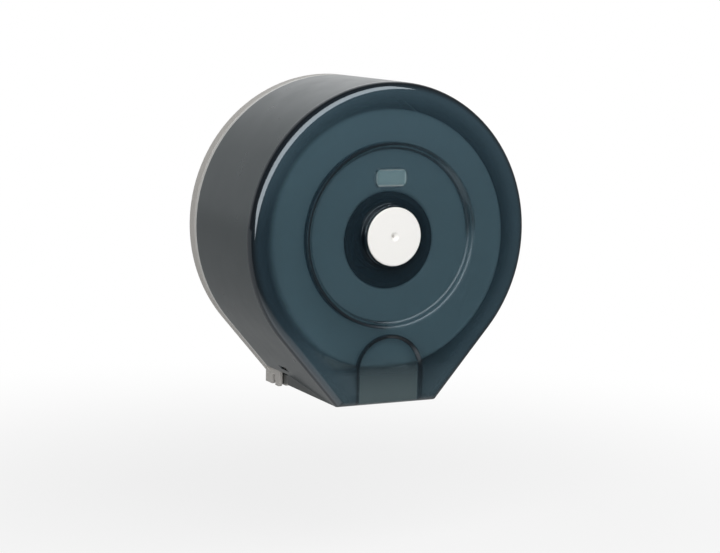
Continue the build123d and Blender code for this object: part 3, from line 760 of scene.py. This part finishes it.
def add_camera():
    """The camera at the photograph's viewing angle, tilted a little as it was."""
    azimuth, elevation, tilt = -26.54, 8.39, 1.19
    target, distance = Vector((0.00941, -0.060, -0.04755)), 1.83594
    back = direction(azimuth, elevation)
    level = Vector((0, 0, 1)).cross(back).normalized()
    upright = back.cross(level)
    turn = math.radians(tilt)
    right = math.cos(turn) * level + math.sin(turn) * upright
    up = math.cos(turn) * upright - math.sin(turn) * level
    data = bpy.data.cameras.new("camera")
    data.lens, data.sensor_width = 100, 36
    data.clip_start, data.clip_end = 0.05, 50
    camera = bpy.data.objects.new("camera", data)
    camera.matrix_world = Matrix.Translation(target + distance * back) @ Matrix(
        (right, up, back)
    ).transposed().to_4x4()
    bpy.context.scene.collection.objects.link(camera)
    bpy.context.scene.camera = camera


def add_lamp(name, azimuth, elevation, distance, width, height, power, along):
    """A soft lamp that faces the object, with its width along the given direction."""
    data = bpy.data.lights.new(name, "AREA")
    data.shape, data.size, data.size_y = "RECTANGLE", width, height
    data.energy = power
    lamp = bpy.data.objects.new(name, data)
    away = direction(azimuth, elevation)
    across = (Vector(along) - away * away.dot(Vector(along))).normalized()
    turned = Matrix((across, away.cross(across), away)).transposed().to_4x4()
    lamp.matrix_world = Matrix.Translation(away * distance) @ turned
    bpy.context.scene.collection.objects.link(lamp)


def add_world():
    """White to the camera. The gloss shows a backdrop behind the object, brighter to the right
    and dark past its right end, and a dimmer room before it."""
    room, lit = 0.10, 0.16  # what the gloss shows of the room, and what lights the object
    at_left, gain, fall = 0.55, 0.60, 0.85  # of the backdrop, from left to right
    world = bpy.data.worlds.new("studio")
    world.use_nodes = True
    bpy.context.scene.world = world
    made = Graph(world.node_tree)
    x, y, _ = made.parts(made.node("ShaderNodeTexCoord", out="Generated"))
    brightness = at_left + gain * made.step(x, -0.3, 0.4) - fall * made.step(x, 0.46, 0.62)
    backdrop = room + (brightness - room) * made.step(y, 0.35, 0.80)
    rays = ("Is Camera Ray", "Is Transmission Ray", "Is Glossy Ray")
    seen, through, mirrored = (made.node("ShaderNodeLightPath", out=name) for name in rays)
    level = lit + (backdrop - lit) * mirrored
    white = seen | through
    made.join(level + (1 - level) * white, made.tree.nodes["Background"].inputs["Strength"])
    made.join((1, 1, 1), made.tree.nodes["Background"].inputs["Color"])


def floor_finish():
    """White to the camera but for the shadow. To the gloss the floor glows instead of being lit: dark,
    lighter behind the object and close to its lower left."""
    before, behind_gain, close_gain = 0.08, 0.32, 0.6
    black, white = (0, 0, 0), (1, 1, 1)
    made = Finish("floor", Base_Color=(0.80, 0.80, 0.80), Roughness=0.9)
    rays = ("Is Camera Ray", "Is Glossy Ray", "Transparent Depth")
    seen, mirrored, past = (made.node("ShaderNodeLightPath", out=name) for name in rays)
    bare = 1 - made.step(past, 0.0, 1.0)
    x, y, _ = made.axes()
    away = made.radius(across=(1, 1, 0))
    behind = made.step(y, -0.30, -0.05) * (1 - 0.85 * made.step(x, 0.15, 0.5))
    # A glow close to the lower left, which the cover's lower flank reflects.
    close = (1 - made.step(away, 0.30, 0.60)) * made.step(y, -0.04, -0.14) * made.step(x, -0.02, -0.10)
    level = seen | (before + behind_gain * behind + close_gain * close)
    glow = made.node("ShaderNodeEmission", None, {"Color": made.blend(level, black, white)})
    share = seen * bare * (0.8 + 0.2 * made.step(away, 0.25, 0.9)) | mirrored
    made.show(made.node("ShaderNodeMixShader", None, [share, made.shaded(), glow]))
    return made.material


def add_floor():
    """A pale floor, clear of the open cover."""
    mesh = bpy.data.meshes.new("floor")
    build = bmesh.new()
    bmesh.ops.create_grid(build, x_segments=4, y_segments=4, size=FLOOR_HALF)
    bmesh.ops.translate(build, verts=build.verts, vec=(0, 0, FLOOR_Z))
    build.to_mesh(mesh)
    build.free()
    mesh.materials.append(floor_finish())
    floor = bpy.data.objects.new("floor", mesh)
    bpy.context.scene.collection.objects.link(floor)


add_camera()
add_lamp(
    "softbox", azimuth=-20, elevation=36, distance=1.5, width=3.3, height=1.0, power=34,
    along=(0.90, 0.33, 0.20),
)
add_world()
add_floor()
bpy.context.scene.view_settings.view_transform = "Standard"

——

TASK BRIEF: Extract the full listing and reproduce each line exactly.

SOLUTION TO THIS PROBLEM:
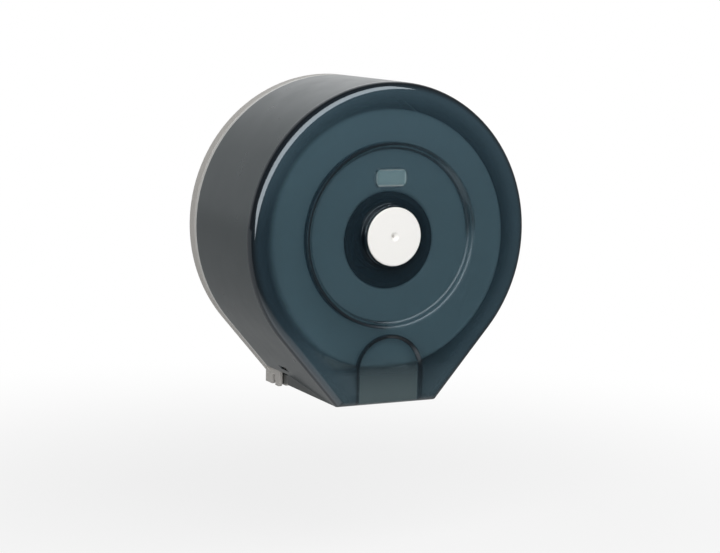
Continue the build123d and Blender code for this object: part 3, from line 760 of scene.py. This part finishes it.
def add_camera():
    """The camera at the photograph's viewing angle, tilted a little as it was."""
    azimuth, elevation, tilt = -26.54, 8.39, 1.19
    target, distance = Vector((0.00941, -0.060, -0.04755)), 1.83594
    back = direction(azimuth, elevation)
    level = Vector((0, 0, 1)).cross(back).normalized()
    upright = back.cross(level)
    turn = math.radians(tilt)
    right = math.cos(turn) * level + math.sin(turn) * upright
    up = math.cos(turn) * upright - math.sin(turn) * level
    data = bpy.data.cameras.new("camera")
    data.lens, data.sensor_width = 100, 36
    data.clip_start, data.clip_end = 0.05, 50
    camera = bpy.data.objects.new("camera", data)
    camera.matrix_world = Matrix.Translation(target + distance * back) @ Matrix(
        (right, up, back)
    ).transposed().to_4x4()
    bpy.context.scene.collection.objects.link(camera)
    bpy.context.scene.camera = camera


def add_lamp(name, azimuth, elevation, distance, width, height, power, along):
    """A soft lamp that faces the object, with its width along the given direction."""
    data = bpy.data.lights.new(name, "AREA")
    data.shape, data.size, data.size_y = "RECTANGLE", width, height
    data.energy = power
    lamp = bpy.data.objects.new(name, data)
    away = direction(azimuth, elevation)
    across = (Vector(along) - away * away.dot(Vector(along))).normalized()
    turned = Matrix((across, away.cross(across), away)).transposed().to_4x4()
    lamp.matrix_world = Matrix.Translation(away * distance) @ turned
    bpy.context.scene.collection.objects.link(lamp)


def add_world():
    """White to the camera. The gloss shows a backdrop behind the object, brighter to the right
    and dark past its right end, and a dimmer room before it."""
    room, lit = 0.10, 0.16  # what the gloss shows of the room, and what lights the object
    at_left, gain, fall = 0.55, 0.60, 0.85  # of the backdrop, from left to right
    world = bpy.data.worlds.new("studio")
    world.use_nodes = True
    bpy.context.scene.world = world
    made = Graph(world.node_tree)
    x, y, _ = made.parts(made.node("ShaderNodeTexCoord", out="Generated"))
    brightness = at_left + gain * made.step(x, -0.3, 0.4) - fall * made.step(x, 0.46, 0.62)
    backdrop = room + (brightness - room) * made.step(y, 0.35, 0.80)
    rays = ("Is Camera Ray", "Is Transmission Ray", "Is Glossy Ray")
    seen, through, mirrored = (made.node("ShaderNodeLightPath", out=name) for name in rays)
    level = lit + (backdrop - lit) * mirrored
    white = seen | through
    made.join(level + (1 - level) * white, made.tree.nodes["Background"].inputs["Strength"])
    made.join((1, 1, 1), made.tree.nodes["Background"].inputs["Color"])


def floor_finish():
    """White to the camera but for the shadow. To the gloss the floor glows instead of being lit: dark,
    lighter behind the object and close to its lower left."""
    before, behind_gain, close_gain = 0.08, 0.32, 0.6
    black, white = (0, 0, 0), (1, 1, 1)
    made = Finish("floor", Base_Color=(0.80, 0.80, 0.80), Roughness=0.9)
    rays = ("Is Camera Ray", "Is Glossy Ray", "Transparent Depth")
    seen, mirrored, past = (made.node("ShaderNodeLightPath", out=name) for name in rays)
    bare = 1 - made.step(past, 0.0, 1.0)
    x, y, _ = made.axes()
    away = made.radius(across=(1, 1, 0))
    behind = made.step(y, -0.30, -0.05) * (1 - 0.85 * made.step(x, 0.15, 0.5))
    # A glow close to the lower left, which the cover's lower flank reflects.
    close = (1 - made.step(away, 0.30, 0.60)) * made.step(y, -0.04, -0.14) * made.step(x, -0.02, -0.10)
    level = seen | (before + behind_gain * behind + close_gain * close)
    glow = made.node("ShaderNodeEmission", None, {"Color": made.blend(level, black, white)})
    share = seen * bare * (0.8 + 0.2 * made.step(away, 0.25, 0.9)) | mirrored
    made.show(made.node("ShaderNodeMixShader", None, [share, made.shaded(), glow]))
    return made.material


def add_floor():
    """A pale floor, clear of the open cover."""
    mesh = bpy.data.meshes.new("floor")
    build = bmesh.new()
    bmesh.ops.create_grid(build, x_segments=4, y_segments=4, size=FLOOR_HALF)
    bmesh.ops.translate(build, verts=build.verts, vec=(0, 0, FLOOR_Z))
    build.to_mesh(mesh)
    build.free()
    mesh.materials.append(floor_finish())
    floor = bpy.data.objects.new("floor", mesh)
    bpy.context.scene.collection.objects.link(floor)


add_camera()
add_lamp(
    "softbox", azimuth=-20, elevation=36, distance=1.5, width=3.3, height=1.0, power=34,
    along=(0.90, 0.33, 0.20),
)
add_world()
add_floor()
bpy.context.scene.view_settings.view_transform = "Standard"